Я размахнулся и ударил его в лицо. Он выставил вперед руки, стараясь вцепиться мне в волосы. Я опять ударил. У него потекла из губы и носа кровь. Николай невозмутимо сидел на нарах, наблюдая нашу драку. После второго удара сказал спокойно:
— Ну хватит, достаточно. Володька должен поумнеть и найти свой помазок. Умойся, Володька, и приведи себя в порядок, нечего слюни распускать.
Шипуля всхлипывал, но ему не к кому было апеллировать, Сашки не было.

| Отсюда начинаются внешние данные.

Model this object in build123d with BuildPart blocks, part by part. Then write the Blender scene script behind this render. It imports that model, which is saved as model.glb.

Все дрожало во мне, я видел искривленное лицо его хнкжающее, текущую струйку крови из разбитой губы, он размазывал слезы, шмыгал носом, но жалости и раскаяния у меня не было, было только гадливо смотреть на него, жалкого и так жестоко нанесшего мне удар, плюнув на мое слово. Значит, он не верил ни в мое честное слово, ни в свое. Мурашки пошли по коже, когда представил, что его во время побега могли поймать немцы, и уже от одного вида капитана гестапо он бы рассказал все — и кто организовал побег, и про девушку Клочко. А я, дурак, все им рассказывал! Этот нелепый случай с помазком, необъяснимый для меня до сих пор, вдруг осветил Шипулю, как сноп света.

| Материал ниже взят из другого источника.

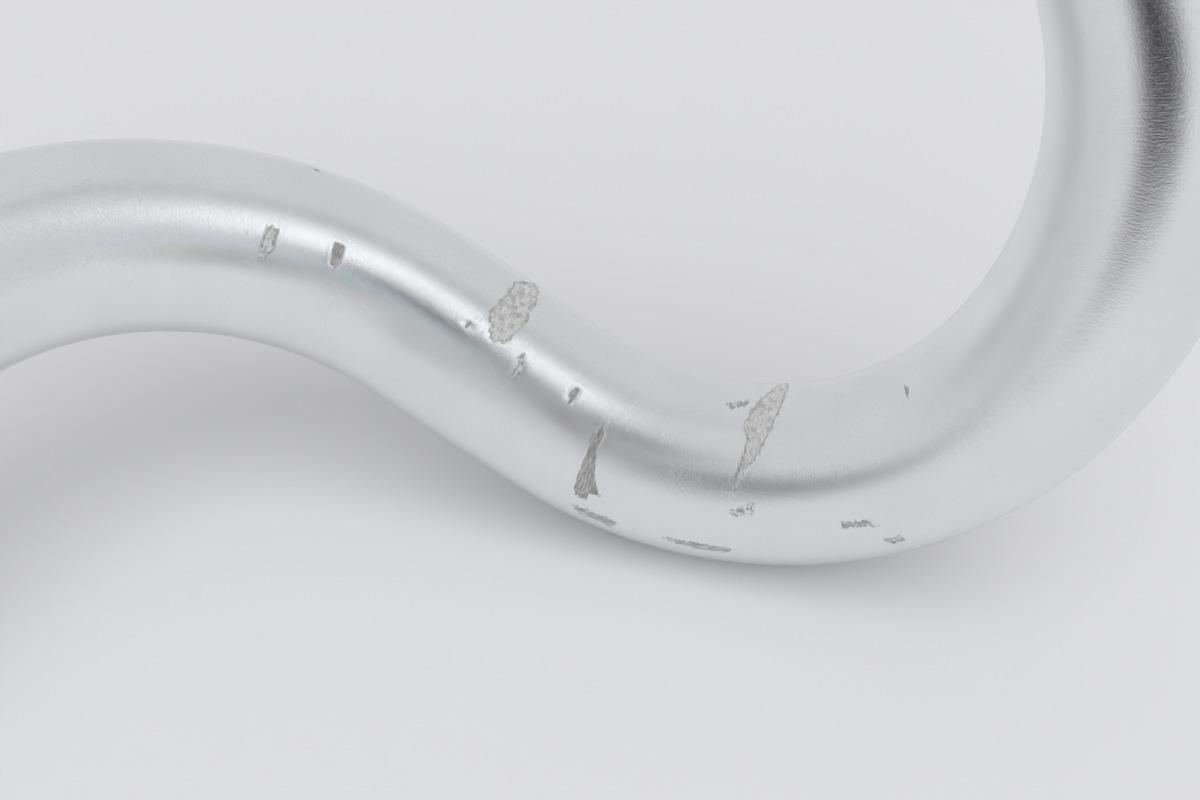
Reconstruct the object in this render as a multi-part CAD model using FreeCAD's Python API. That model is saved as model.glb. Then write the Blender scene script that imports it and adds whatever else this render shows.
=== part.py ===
import FreeCAD, Part
import math
import os
from FreeCAD import Matrix, Placement, Rotation, Vector

# Drop handlebar, in millimetres. It lies as it rests on a table, upside down: on both hooks and on
# the centre sleeve. The origin is the middle of the stem clamp, +X runs along the clamp's axis,
# +Y is forward, the way the hooks point, and +Z is up. The table is at z = -sleeve_radius.

# Handlebar tube
tube_radius = 11.9
tube_wall = 2.0
bar_width = 400.0               # hook to hook, centre to centre
clamp_run = 55.0                # straight tube each side of the middle
top_bend_radius = 110.0
top_rise = 17.2                 # degrees the tops rise from the table
top_sweep = 4.0                 # degrees the tops sweep forward
corner_radius = 50.0
ramp_slope = 28.0               # degrees the ramps fall towards the hooks
ramp_run = 22.0
hook_radius = 43.0
hook_turn = 92.0                # degrees
heel_radius = 57.0
heel_turn = 80.0                # degrees
drop_run = 78.0
end_chamfer = 0.4

# Centre sleeve, pressed on the tube
sleeve_radius = 13.0
sleeve_half = 50.0
sleeve_groove_at = 44.0
sleeve_groove_width = 1.6
sleeve_groove_depth = 0.45
sleeve_taper = 2.0
sleeve_lip = 0.35               # wall left at the sleeve's ends

# Expanding end plugs, along their own axis: z = 0 at the tube's end face, +z out of the bar
bore_radius = tube_radius - tube_wall
slip = 0.06                     # radial clearance of what slides in the bore or on the screw
cap_radius = 11.8
cap_height = 3.2
cap_edge = 1.3
cap_gap = 0.05
spigot_depth = 8.0
washer_thickness = 0.8
washer_radius = 4.4
screw_radius = 2.5
screw_head_radius = 4.25
screw_head_height = 4.6
screw_length = 30.0
socket_across_flats = 4.0
socket_depth = 2.6
counterbore_radius = 4.6
counterbore_floor = -3.3
hole_radius = 2.7
expander_length = 16.0
expander_bore = 3.4
expander_cone_length = 12.0
expander_mouth = 7.0
expander_slot = 1.6
expander_ribs = 4
rib_groove = 0.5
wedge_base_radius = 8.6
wedge_base_length = 4.6
wedge_gap = 0.3
key_width = 1.3


def unit(vector):
    return Vector(vector).normalize()


def slope(angle):
    """Direction in the YZ plane: forward at 0 degrees, straight up at 90."""
    turn = math.radians(angle)
    return Vector(0, math.cos(turn), math.sin(turn))


def turned(direction, toward, angle):
    """The direction turned by an angle, in degrees, towards a perpendicular one."""
    turn = math.radians(angle)
    return direction * math.cos(turn) + toward * math.sin(turn)


class Route:
    """A centre line of straight runs and tangent arcs, and the solids that follow it."""

    def __init__(self, start, direction):
        self.at = Vector(start)
        self.heading = unit(direction)
        self.steps = []

    def run(self, length):
        self.steps.append(("run", Vector(self.at), Vector(self.heading), length))
        self.at = self.at + self.heading * length

    def bend(self, radius, inward, angle):
        """Turns about a centre that lies along inward, which is perpendicular to the heading."""
        centre = self.at + inward * radius
        axis = self.heading.cross(inward)
        self.steps.append(("bend", Vector(self.at), Vector(self.heading), (centre, axis, angle)))
        self.at = centre + turned(inward * -1, self.heading, angle) * radius
        self.heading = turned(self.heading, inward, angle)

    def bend_to(self, radius, target):
        """Turns by the shortest way to face the target direction."""
        inward = unit(target - self.heading * target.dot(self.heading))
        angle = math.degrees(self.heading.getAngle(target))
        self.bend(radius, inward, angle)

    def solid(self, radius):
        """A round bar of this radius along the whole route."""
        parts = []
        for kind, at, heading, size in self.steps:
            disc = Part.Face(Part.Wire(Part.makeCircle(radius, at, heading)))
            if kind == "run":
                parts.append(disc.extrude(heading * size))
            else:
                centre, axis, angle = size
                parts.append(disc.revolve(centre, axis, angle))
        return parts[0].fuse(parts[1:]).removeSplitter()


def corner_width():
    """How far the top bend and the corner reach outwards, and how fast the straight tops do."""
    probe = Route(Vector(0, 0, 0), Vector(-1, 0, 0))
    probe.bend_to(top_bend_radius, tops_direction())
    outward = -probe.heading.x
    probe.bend_to(corner_radius, slope(-ramp_slope))
    return -probe.at.x, outward


def tops_direction():
    rise = math.radians(top_rise)
    sweep = math.radians(top_sweep)
    level = math.cos(rise)
    return Vector(-level * math.cos(sweep), level * math.sin(sweep), math.sin(rise))


def half_route():
    """The left half's centre line, from the middle of the clamp to the end of the drop."""
    bends, outward = corner_width()
    top_run = (bar_width / 2 - clamp_run - bends) / outward
    route = Route(Vector(0, 0, 0), Vector(-1, 0, 0))
    route.run(clamp_run)
    route.bend_to(top_bend_radius, tops_direction())
    route.run(top_run)
    route.bend_to(corner_radius, slope(-ramp_slope))
    route.run(ramp_run)
    route.bend(hook_radius, slope(90 - ramp_slope), hook_turn)
    route.bend(heel_radius, slope(90 - ramp_slope + hook_turn), heel_turn)
    route.run(drop_run)
    return route


def mirrored(shape):
    return shape.mirror(Vector(0, 0, 0), Vector(1, 0, 0))


def lathe(outline, axis=Vector(0, 0, 1)):
    """A solid turned from an outline of (radius, height) points about the Z or X axis."""
    if axis.x:
        points = [Vector(height, radius, 0) for radius, height in outline]
    else:
        points = [Vector(radius, 0, height) for radius, height in outline]
    face = Part.Face(Part.makePolygon(points + points[:1]))
    return face.revolve(Vector(0, 0, 0), axis, 360)


def rod(radius, low, high):
    return Part.makeCylinder(radius, high - low, Vector(0, 0, low))


def bar_tube(route):
    outer = route.solid(tube_radius)
    outer = outer.fuse(mirrored(outer)).removeSplitter()
    inner = route.solid(bore_radius)
    inner = inner.fuse(mirrored(inner)).removeSplitter()
    tube = outer.cut(inner)
    rims = []
    for edge in tube.Edges:
        to_end = abs((edge.CenterOfMass - route.at).dot(route.heading))
        if edge.Closed and to_end < 0.01 and edge.Length > 2 * math.pi * tube_radius - 0.1:
            rims.append(edge)
    return tube.makeChamfer(end_chamfer, rims)


def centre_sleeve():
    groove = sleeve_radius - sleeve_groove_depth
    half = [
        (sleeve_radius, sleeve_groove_at - sleeve_groove_width / 2),
        (groove, sleeve_groove_at - sleeve_groove_width / 4),
        (groove, sleeve_groove_at + sleeve_groove_width / 4),
        (sleeve_radius, sleeve_groove_at + sleeve_groove_width / 2),
        (sleeve_radius, sleeve_half - sleeve_taper),
        (tube_radius + sleeve_lip, sleeve_half),
        (tube_radius, sleeve_half),
    ]
    other_half = [(radius, -along) for radius, along in reversed(half)]
    return lathe(half + other_half, Vector(1, 0, 0))


def plug_cap():
    flange = rod(cap_radius, cap_gap, cap_height)
    top = [edge for edge in flange.Edges if edge.Closed and edge.CenterOfMass.z > cap_height - 0.01]
    flange = flange.makeFillet(cap_edge, top)
    body = flange.fuse(rod(bore_radius - slip, -spigot_depth, cap_gap)).removeSplitter()
    body = body.cut(rod(counterbore_radius, counterbore_floor, cap_height + 1))
    return body.cut(rod(hole_radius, -spigot_depth - 1, counterbore_floor + 1))


def plug_washer():
    top = counterbore_floor + washer_thickness
    return rod(washer_radius, counterbore_floor, top).cut(rod(hole_radius, counterbore_floor, top))


def plug_screw():
    seat = counterbore_floor + washer_thickness + cap_gap
    crown = seat + screw_head_height
    head = rod(screw_head_radius, seat, crown)
    top = [edge for edge in head.Edges if edge.Closed and edge.CenterOfMass.z > crown - 0.01]
    head = head.makeFillet(0.5, top)
    corner = socket_across_flats / math.sqrt(3)
    points = []
    for step in range(7):
        turn = math.radians(60 * step)
        points.append(Vector(corner * math.cos(turn), corner * math.sin(turn), crown - socket_depth))
    socket = Part.Face(Part.makePolygon(points)).extrude(Vector(0, 0, socket_depth + 1))
    shank = rod(screw_radius, seat - screw_length, seat)
    tip = [edge for edge in shank.Edges if edge.Closed and edge.CenterOfMass.z < seat - screw_length + 0.01]
    shank = shank.makeChamfer(0.6, tip)
    return head.fuse(shank).removeSplitter().cut(socket)


def plug_expander():
    top = -spigot_depth
    bottom = top - expander_length
    mouth = bottom + expander_cone_length
    body = rod(bore_radius - slip, bottom, top).cut(rod(expander_bore, mouth - 0.5, top + 1))
    body = body.cut(lathe([(0, bottom), (expander_mouth, bottom), (expander_bore, mouth), (0, mouth)]))
    pitch = expander_length / (expander_ribs + 1)
    for rib in range(expander_ribs):
        middle = top - pitch * (rib + 1)
        ring = rod(tube_radius, middle - rib_groove, middle + rib_groove)
        body = body.cut(ring.cut(rod(bore_radius - slip - rib_groove, middle - 1, middle + 1)))
    corner = Vector(0, -expander_slot / 2, bottom - 1)
    return body.cut(Part.makeBox(tube_radius, expander_slot, expander_length + 2, corner))


def plug_wedge():
    top = -spigot_depth - expander_length
    reach = expander_cone_length - 1.0
    steep = (expander_mouth - expander_bore) / expander_cone_length
    base_top = top - wedge_gap
    base = base_top - wedge_base_length
    foot = expander_mouth - slip
    body = lathe([
        (0, base),
        (wedge_base_radius - 0.8, base),
        (wedge_base_radius, base + 0.8),
        (wedge_base_radius, base_top),
        (foot, base_top),
        (foot, top),
        (foot - steep * reach, top + reach),
        (0, top + reach),
    ])
    key_length = reach * 0.75
    corner = Vector(screw_radius + 1, -key_width / 2, base_top)
    key = Part.makeBox(wedge_base_radius - screw_radius - 1.3, key_width, key_length, corner)
    body = body.fuse(key).removeSplitter()
    return body.cut(rod(screw_radius + slip, base - 1, top + reach + 1))


def save(name, shape):
    assert shape.isValid(), name
    shape.exportStep("parts/" + name + ".step")
    low, high = shape.BoundBox.ZMin, shape.BoundBox.ZMax
    print(name, len(shape.Solids), "solid,", round(shape.Volume), "mm3, z", round(low, 2), round(high, 2))


def main():
    os.makedirs("parts", exist_ok=True)
    route = half_route()
    save("bar_tube", bar_tube(route))
    save("centre_sleeve", centre_sleeve())
    pieces = {
        "plug_cap": plug_cap(),
        "plug_washer": plug_washer(),
        "plug_screw": plug_screw(),
        "plug_expander": plug_expander(),
        "plug_wedge": plug_wedge(),
    }
    for side, sign in (("left", 1), ("right", -1)):
        end = Vector(sign * route.at.x, route.at.y, route.at.z)
        place = Placement(end, Rotation(Vector(0, 0, 1), route.heading))
        for name, shape in pieces.items():
            placed = shape.copy()
            placed.Placement = place
            save(side + "_" + name, placed)
    print("drop end", route.at, "heading", route.heading)


main()
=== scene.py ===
import math

import bmesh
import bpy
import numpy as np
from mathutils import Matrix, Quaternion, Vector, noise


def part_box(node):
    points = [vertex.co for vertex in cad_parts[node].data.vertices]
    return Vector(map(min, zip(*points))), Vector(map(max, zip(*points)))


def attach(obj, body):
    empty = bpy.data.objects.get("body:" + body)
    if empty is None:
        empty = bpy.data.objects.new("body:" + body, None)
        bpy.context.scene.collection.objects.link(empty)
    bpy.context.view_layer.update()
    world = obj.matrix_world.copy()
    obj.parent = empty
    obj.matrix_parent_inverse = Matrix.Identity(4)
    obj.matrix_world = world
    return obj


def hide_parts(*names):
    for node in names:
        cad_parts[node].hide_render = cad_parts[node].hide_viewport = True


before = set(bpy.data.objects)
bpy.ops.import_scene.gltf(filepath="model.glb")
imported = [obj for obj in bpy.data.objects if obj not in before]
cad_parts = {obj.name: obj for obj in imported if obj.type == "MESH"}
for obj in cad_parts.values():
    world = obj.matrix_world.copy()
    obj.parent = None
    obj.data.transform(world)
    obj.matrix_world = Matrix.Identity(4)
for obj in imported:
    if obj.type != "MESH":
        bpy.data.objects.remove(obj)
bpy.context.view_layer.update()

# Lengths are in millimetres until a piece is finished, and angles in degrees.
MM = 0.001

# Handlebar tube, as in the CAD part
TUBE = 11.9
BORE = 9.9
HALF_WIDTH = 200.0
CLAMP_RUN = 55.0
TOP_BEND, TOP_RISE, TOP_SWEEP = 110.0, 17.2, 4.0
CORNER = 50.0
RAMP_SLOPE, RAMP_RUN = 28.0, 22.0
HOOK, HOOK_TURN = 43.0, 92.0
HEEL, HEEL_TURN = 57.0, 80.0
DROP_RUN = 78.0
END_ROUNDING = 0.4

# Centre sleeve, as in the CAD part
SLEEVE, SLEEVE_HALF, SLEEVE_TAPER = 13.0, 50.0, 48.0
GROOVE_AT = 44.0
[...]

Пройдет время, и оно подтвердит нашу правоту. В 1949 году, когда я пытался вступить в Союз художников, в партийную организацию МОССХа {9} пришло заявление от старого большевика Лепешинского, дяди Шипули, в котором меня обвиняли в том, что я рисовал портрет генерала, а затем бежал, оставив в плену тридцать четыре человека, тоже желавших бежать. Расчет был, казалось, точный, такое заявление во времена Берии могло стоить мне двадцати пяти лет заключения, полученных от наших, а не от немцев. Но секретарем парторганизации Московского отделения Союза художников был в то время Алексей Николаевич Морозов, нашлись и другие честные и умные люди, решившие, что один военнопленный не мог оставить тридцать четыре человека за проволокой. Заявлению дяди не дали хода. Но это заявление подтвердило подлость Шипули и недальновидность его дяди, писавшего со слов обиженного племянника и не попытавшегося даже поговорить со мной, чтобы проверить, правду ли говорит его родственник. Самое страшное в том, что то, чего не смогли сделать фашисты, делали такие «бдительные товарищи».
9
Московское отделение Союза советских художников.